In late July 1579, an enormous, well-dressed and well-armed African bodyguard stepped off a boat into the southern Japanese port of Kochinotsu.

Yasuke – perhaps from ‘Isaac’ in Amharic – had (probably) been abducted as a child by neighbouring Nilotic tribesmen, sold into slavery, and, by 23ish, already travelled (and fought) through northeast Africa, Arabia, and round the long coasts of both India and China.

His employer was the ‘most important Catholic in all of Asia’, Alessandro Valignano, papal ‘Visitor to the Indies’, here to impress the One True Faith upon the Japanese, and build on unsure Catholic footholds in the country.

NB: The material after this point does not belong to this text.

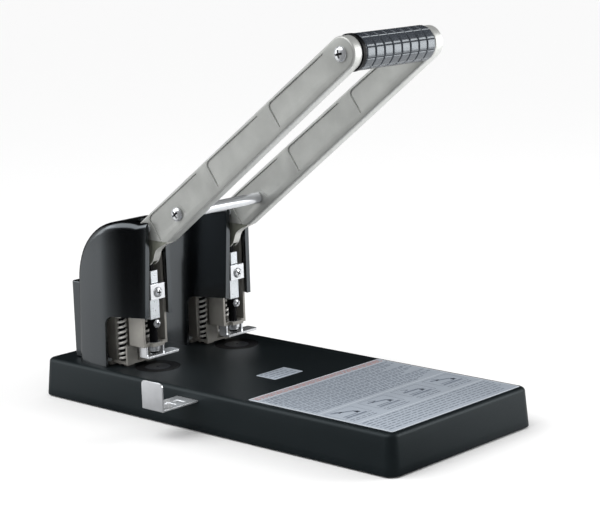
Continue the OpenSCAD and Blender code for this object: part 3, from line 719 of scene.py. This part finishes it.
def lever(side):
    """The forged lever between an arm and its link: a hooked nose, slotted below for the link."""
    x, half, slot_half = SIDES[side] * HEAD_X, 3.2, 1.75
    outline = [(59.8, 119.4), (62, 123.6), arm_point(200, 2), arm_point(212, -9), arm_point(238, -13),
               (105.1, 114.7), (105.6, 108.0)]
    outline += arc(FULCRUM, 8.5, 20, -100, 8)
    outline += arc(LINK_TOP, 6.5, -70, -135, 5)
    outline += [(75.2, 105.0), (73.9, 107.6), (73.0, 110.4), (71.6, 112.9), (69.0, 115.0), (65.0, 117.2)]
    slot = prism([(75.9, 104.6), (77.4, 108), (78.4, 112.5), (80.5, 115.6), (88, 115.6), (90, 95),
                  (68, 95)], x - slot_half, x + slot_half)
    bore = prism(disc(LINK_TOP, 2.0, 24), x - 5, x + 5)
    bm = carve(prism(outline, x - half, x + half), [slot, bore])
    return soften(piece("lever_forging_" + side, bm, node="lever_" + side), 0.55, 3)


def link(side):
    """A blackened link with a bright flat strap on the front of its shank."""
    x = SIDES[side] * HEAD_X
    shank = piece("link_part_" + side, cad_copy("link_" + side), node="link_" + side, slot="black_oxide")
    soften(shank, 0.3)
    strap = box((x - 3.6, 77.6, 88.5), (x + 3.0, 79.6, 97.4))
    return soften(piece("link_strap_" + side, strap, node="link_" + side), 0.3)


def round_grip(x, radius, angles):
    """A ring of points round the grip's axis."""
    return [(x, GRIP_AXIS[0] + radius * math.cos(a), GRIP_AXIS[1] + radius * math.sin(a)) for a in angles]


def grip_sleeve():
    """A grip of domed tiles, eight along it and ten round it, with a plain black collar."""
    x0, x1, collar, cells, around = -36.4, 35.6, 4.0, 8, 10
    radius, bore, deep, groove_part = 12.0, 5.0, 0.95, 0.085
    twist = math.radians(18)  # turns the tiles round the grip
    pitch = (x1 - x0 - collar) / cells

    def height(t):
        """0 in a groove and 1 on a tile, for t in tiles from a groove's middle."""
        d = min(t % 1.0, 1.0 - t % 1.0) / groove_part
        return min(1.0, max(0.0, d)) ** 0.6
    xs = [x0, x0 + 0.35, x0 + collar - 0.6, x0 + collar - 0.25, x0 + collar]
    for cell in range(cells):
        for mark in (0.02, 0.05, 0.085, 0.15, 0.3, 0.5, 0.7, 0.85, 0.915, 0.95, 0.98, 1.0):
            xs.append(x0 + collar + (cell + mark) * pitch)
    steps = [(k + mark) / around for k in range(around)
             for mark in (0.0, 0.03, 0.06, 0.1, 0.25, 0.5, 0.75, 0.9, 0.94, 0.97)]
    turns = [2 * math.pi * s for s in steps]
    rings = [round_grip(x0, bore, turns)]
    for x in xs:
        ring = []
        for s, turn in zip(steps, turns):
            if x <= x0 + collar - 0.55:
                r = radius - (0.35 if x == x0 else 0.0)
            elif x == xs[-1]:
                r = radius - deep
            else:
                t = s * around % 1.0 - 0.5
                flat = math.cos(math.pi / around) / math.cos(2 * math.pi * t / around)
                tile = min(height((x - x0 - collar) / pitch), height(s * around))
                r = radius * (0.35 + 0.65 * flat) - deep * (1 - tile)
            ring += round_grip(x, r, [turn + twist])
        rings.append(ring)
    rings.append(round_grip(x1, bore, turns))
    band = ((x0 - 0.1, 11.9), (x0 + 0.15, 12.15), (x0 + collar - 0.9, 12.15), (x0 + collar - 0.65, 11.9))
    facets = [math.radians(a) for a in range(0, 360, 6)]
    piece("grip_collar", loft([round_grip(x, r, facets) for x, r in band]), node="grip_sleeve",
          look="collar_rubber", sharp=30)
    return piece("grip_tiles", loft(rings, cap=False), node="grip_sleeve", sharp=50)


# ---------------------------------------------------------------- screws and springs

def cross_screw(radius, height, slot_deep):
    """A domed screw head on z = 0 with a tapered cross recess, and a dark cross in the recess's floor that
    paints its shade.
    """
    rim = 0.18  # the part of the height that is upright
    dome = [(0.01, 0), (radius * 0.96, 0), (radius, height * rim)]
    for i in range(1, 8):
        a = math.radians(90 * i / 7)
        dome.append((max(radius * math.cos(a), 0.01), height * (rim + (1 - rim) * math.sin(a))))
    long, wide = radius * 0.72, radius * 0.16  # half sizes of a blade of the cross
    top, low = (long, wide, height + 0.5), (long * 0.45, wide * 0.8, height - slot_deep)
    blades = []
    for swap in (False, True):
        rings = []
        for a, b, z in (top, low):
            corners = [(-a, -b), (a, -b), (a, b), (-a, b)]
            rings.append([(-v, u, z) if swap else (u, v, z) for u, v in corners])
        blades.append(loft(rings))
    a, b = long * 0.76, wide * 0.95
    cross = [(-a, -b), (-b, -b), (-b, -a), (b, -a), (b, -b), (a, -b),
             (a, b), (b, b), (b, a), (-b, a), (-b, b), (-a, b)]
    # painted shade: a dark cross set into the recess's floor
    floor = prism(cross, height - slot_deep - 0.05, height - slot_deep * 0.5, axis="z")
    return carve(lathe(dome, 28), blades), floor


def placed(point, direction, twist):
    """Where a screw stands and which way its head looks."""
    turn = Vector(direction).to_track_quat("Z", "Y").to_matrix().to_4x4()
    return Matrix.Translation(Vector(point)) @ turn @ Matrix.Rotation(math.radians(twist), 4, "Z")


def screw_set(name, node, members):
    """One piece of screw heads and one of dark crosses that paint the shade in their recesses."""
    heads, painted_recess_shades = bmesh.new(), bmesh.new()
    for (head, floor), place in members:
        join(heads, head, place)
        join(painted_recess_shades, floor, place)
    piece(name, heads, node=node, sharp=35)
    # painted shade: the dark crosses in the screws' recesses
    piece(name + "_painted_recess_shade", painted_recess_shades, node=node, slot="black_oxide", sharp=35)


def screws():
    """Every screw that shows. The last number of each place turns its cross."""
    big = cross_screw(5.0, 2.8, 2.55)
    small = cross_screw(2.9, 1.5, 1.35)
    block = cross_screw(3.7, 1.7, 1.55)
    chuck = cross_screw(3.1, 1.7, 1.5)
    near_web, far_web = -HEAD_X + ARM_WEB_X, HEAD_X + ARM_WEB_X + ARM_SHEET
    screw_set("arm_screw_set", "arm_screws", [
        (big, placed((near_web, *GRIP_AXIS), (-1, 0, 0), 12)),
        (big, placed((far_web, *GRIP_AXIS), (1, 0, 0), 50)),
        (big, placed((near_web, *TIE_AXIS), (-1, 0, 0), 38)),
        (big, placed((far_web, *TIE_AXIS), (1, 0, 0), 5))])
    screw_set("frame_screw_set", "frame_screws", [
        (small, placed((s * HEAD_X + x, 114.5, TOP_Z + 2), (0, 0, 1), turn))
        for s in SIDES.values() for x, turn in ((-14.5, 20), (14.5, 51))])
    for side, s in SIDES.items():
        screw_set("carriage_screw_set_" + side, "carriage_screws_" + side, [
            (block, placed((s * HEAD_X, 74.95, 82.3), (0, -1, 0), 24 + 30 * s)),
            (chuck, placed((s * HEAD_X, PUNCH_Y - 4.0, 59.2), (0, -1, 0), 8 + 20 * s))])
    for bm in big + small + block + chuck:
        bm.free()


def coil(centre, z0, z1, radius, wire, turns, steps=18, around=8):
    """A compression spring with closed ends. wire is the wire's radius."""
    rings = []
    closed = 0.9  # turns of each end that lie flat
    sides = [2 * math.pi * k / around for k in range(around)]
    for i in range(int(turns * steps) + 1):
        t = i / steps
        body = min(max((t - closed) / (turns - 2 * closed), 0.0), 1.0)
        ends = min(t, closed) + max(0.0, t - (turns - closed))
        z = z0 + wire + ends * 2 * wire + body * (z1 - z0 - 2 * wire - closed * 4 * wire)
        out = Vector((math.cos(2 * math.pi * t), math.sin(2 * math.pi * t), 0))
        middle = Vector((*centre, z)) + out * (radius - wire)
        rings.append([tuple(middle + wire * (out * math.cos(a) + Vector((0, 0, math.sin(a)))))
                      for a in sides])
    return loft(rings)


def return_springs(side):
    """The two springs of a head, which shorten as its punch goes down."""
    head_x = SIDES[side] * HEAD_X
    group = bmesh.new()
    for x in (-SPRING_X, SPRING_X):
        one = coil((head_x + x, SPRING_Y), *SPRING_Z, 3.5, 0.98, 11.5)
        join(group, one)
        one.free()
    made = piece("return_coils_" + side, group, node="return_springs_" + side, sharp=60)
    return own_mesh(made)


# ---------------------------------------------------------------- build

base_housing()
label_sheet("label_sheet_large", "instruction_label", (132.9, 124.4), (0.45, -98.0), 1.2)
label_sheet("label_sheet_small", "note_label", (28.6, 18.3), (-3.6, -6.0), 0.8)
label_print()
for side in SIDES:
    cover(side)
    arm(side)
    lever(side)
    link(side)
    return_springs(side)
grip_sleeve()
screws()

# CAD nodes whose shape is right, by name or by the name's stem, and how far their edges are rounded
ROUNDING = {
    "base_pan": 0.4, "rubber_feet": 0.35, "gauge_channel": 0.3, "paper_gauge": 0.35, "grip_rod": 0.3,
    "tie_rod": 0.3, "lever_rivets": 0.3, "head_frame": 0.4, "paper_stop": 0.3, "spring_pins": 0.4,
    "punch_bush": 0.3, "stripper": 0.3, "disc_seat": 0.15, "cutting_disc": 0.15, "rear_cap": 1.2,
    "fulcrum_pin": 0.4, "link_pin": 0.2, "clevis_block": 0.45, "clevis_pin": 0.2, "spring_yoke": 0.3,
    "slide_bar": 0.35, "punch_chuck": 0.35, "hollow_punch": 0.1}
for stem, width in ROUNDING.items():
    for node in ([stem] if stem in frame["nodes"] else [stem + "_left", stem + "_right"]):
        rounded_node(node, width)


# ---------------------------------------------------------------- studio

BRIGHT_SIDE = (-0.55, 0.835, 0)  # glossy parts see a bright wall here, behind the part on its left


def facing(n, direction, towards, start, end, low, high):
    """Maps how far a direction looks towards a place in the studio."""
    match = n.add("ShaderNodeVectorMath", {0: direction, 1: towards}, operation="DOT_PRODUCT")
    return spread(n, match.outputs["Value"], low, high, start, end)


def studio_floor():
    """A plain pale floor. Glossy parts see it dark, but for two pale patches beside the part."""
    mesh = bpy.data.meshes.new("floor")
    size = 20.0
    corners = [(-size, -size, 0), (size, -size, 0), (size, size, 0), (-size, size, 0)]
    mesh.from_pydata(corners, [], [(0, 1, 2, 3)])
    floor = bpy.data.objects.new("floor", mesh)
    bpy.context.scene.collection.objects.link(floor)
    made = bpy.data.materials.new("floor_white")
    made.use_nodes = True
    n = Nodes(made.node_tree)
    place = n.add("ShaderNodeTexCoord").outputs["Object"]
    distance = n.add("ShaderNodeVectorMath", {0: place}, operation="LENGTH").outputs["Value"]
    bearing = n.add("ShaderNodeVectorMath", {0: place}, operation="NORMALIZE").outputs["Vector"]
    away = spread(n, distance, 0.0, 1.0, 0.13, 0.26)
    below_wall = facing(n, bearing, BRIGHT_SIDE, 0.72, 0.98, 0.0, 0.68)
    rear_left = n.add("ShaderNodeMath", {0: below_wall, 1: away}, operation="MULTIPLY").outputs["Value"]
    right = facing(n, bearing, (0.97, -0.25, 0), 0.0, 0.8, 0.0, 0.8)
    both = n.add("ShaderNodeMath", {0: right, 1: rear_left}, operation="ADD").outputs["Value"]
    mirror = n.add("ShaderNodeCombineColor", {"Red": both, "Green": both, "Blue": both}).outputs["Color"]
    mirrored = n.add("ShaderNodeLightPath").outputs["Is Glossy Ray"]
    shade = blend(n, mirrored, (0.95, 0.95, 0.95), mirror)
    matt = n.add("ShaderNodeBsdfDiffuse", {"Color": shade})
    n.add("ShaderNodeOutputMaterial", {"Surface": matt.outputs["BSDF"]})
    mesh.materials.append(made)


def area_light(name, place, aim, size, power):
    data = bpy.data.lights.new(name, "AREA")
    data.shape = "RECTANGLE"
    data.size, data.size_y = size
    data.energy = power
    lamp = bpy.data.objects.new(name, data)
    lamp.location = place
    lamp.rotation_mode = "QUATERNION"
    lamp.rotation_quaternion = (Vector(aim) - Vector(place)).to_track_quat("-Z", "Y")
    lamp.visible_camera = False
    bpy.context.scene.collection.objects.link(lamp)


def sun_light(towards, power, width):
    """A soft sun. width is its angle across, in degrees."""
    data = bpy.data.lights.new("key", "SUN")
    data.energy = power
    data.angle = math.radians(width)
    lamp = bpy.data.objects.new("key", data)
    lamp.rotation_mode = "QUATERNION"
    lamp.rotation_quaternion = (-Vector(towards)).to_track_quat("-Z", "Y")
    bpy.context.scene.collection.objects.link(lamp)


def world_light():
    """A white room. Glossy parts see a dark studio with one bright wall instead, so that black stays deep."""
    world = bpy.data.worlds.new("studio")
    bpy.context.scene.world = world
    world.use_nodes = True
    n = Nodes(world.node_tree)
    direction = n.add("ShaderNodeTexCoord").outputs["Generated"]
    level = facing(n, direction, BRIGHT_SIDE, 0.68, 0.98, 0.004, 0.75)
    mirrored = n.add("ShaderNodeLightPath").outputs["Is Glossy Ray"]
    # a float Mix node's two values are at sockets 2 and 3
    strength = n.add("ShaderNodeMix", {"Factor": mirrored, 2: 0.62, 3: level}, data_type="FLOAT")
    shade = n.add("ShaderNodeBackground", {"Color": (1, 1, 1, 1), "Strength": strength.outputs[0]})
    n.add("ShaderNodeOutputWorld", {"Surface": shade.outputs["Background"]})


CAMERA_AT = (-933.26, -894.11, 368.05)
CAMERA_ROWS = ((0.676470, -0.735836, -0.030566), (-0.164838, -0.110827, -0.980074),
               (0.717786, 0.668029, -0.196265))  # right, down and forward


def photo_camera():
    data = bpy.data.cameras.new("photo_view")
    data.sensor_width = 36.0
    data.lens = 114.606
    data.clip_start, data.clip_end = 0.05, 50.0
    camera = bpy.data.objects.new("photo_view", data)
    right, down, forward = (Vector(row) for row in CAMERA_ROWS)
    turn = Matrix((right, -down, -forward)).transposed()
    camera.matrix_world = Matrix.Translation(Vector(CAMERA_AT) * MM) @ turn.to_4x4()
    bpy.context.scene.collection.objects.link(camera)
    bpy.context.scene.camera = camera


studio_floor()
world_light()
area_light("rear_left", (-0.62, 0.78, 0.5), (-0.05, 0.05, 0.12), (0.4, 0.8), 2)
area_light("front_right", (0.6, -0.65, 0.38), (0, 0, 0.1), (0.5, 0.6), 4)
sun_light((-0.55, 0.30, 0.85), 1.5, 55)
photo_camera()
bpy.context.scene.view_settings.view_transform = "Standard"  # plain colours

But Yasuke promptly stole the show. He needed two beds, wore three men’s clothes sewn into one, and couldn’t fit through basic doors. His was a very noticeably muscular Christianity – and his blackness, far from hindering, had potentially divine connotations among the Japanese.

In the next three years he learned their ‘outlandish’ language, was given away (or sold?) to a mercurial warlord, nearly died thanks to an enthusiastic, festive mob, found himself exalted to the status of samurai, served at the forefront of ‘The Age of The Country at War’ – and then abruptly disappeared from the historical record.

The number of direct and unambiguous references to Yasuke in that record, though, is tiny, and beyond the ninjas, monks and ruthless warlords, typhoons, cliff-falls and disease that make up this undeniably rollicking historical yarn (both films and graphic novels have been fashioned out of it), much of this book is, of necessity, about the Jesuits and/or the Japanese internal conflicts of the 16th century.

The co-authorship of a Tokyo-based academic (Lockley) and a ‘historical adventure non-fiction’ writer (Girard) is not without its problems, either. The narrative leans lustily towards the Game of Thrones end of the spectrum, and the boisterous prose is well stocked with unverifiable adjectives, use of the word ‘likely’, and glimpses of Yasuke’s thought-process which surely cannot be substantiated. The extensive research is amply evidenced, but the delivery (there are no footnotes or attributions, per se) leaves the reader unclear as to which threads are the solid historical warp and weft and which are the more speculative embroidery. The chronology can be quite evasive. And there are sporadic and slightly effortful references to latter-day race/gender/slavery issues, which aren’t really in keeping with the adventure-story tone.

All of this, however, opens plenty of interesting windows into seafaring, high-caste homosexuality, palace architecture, and more – and the considerable endnotes and bibliography will be a trove for anyone who might prefer the sterner, rather more scholarly approach.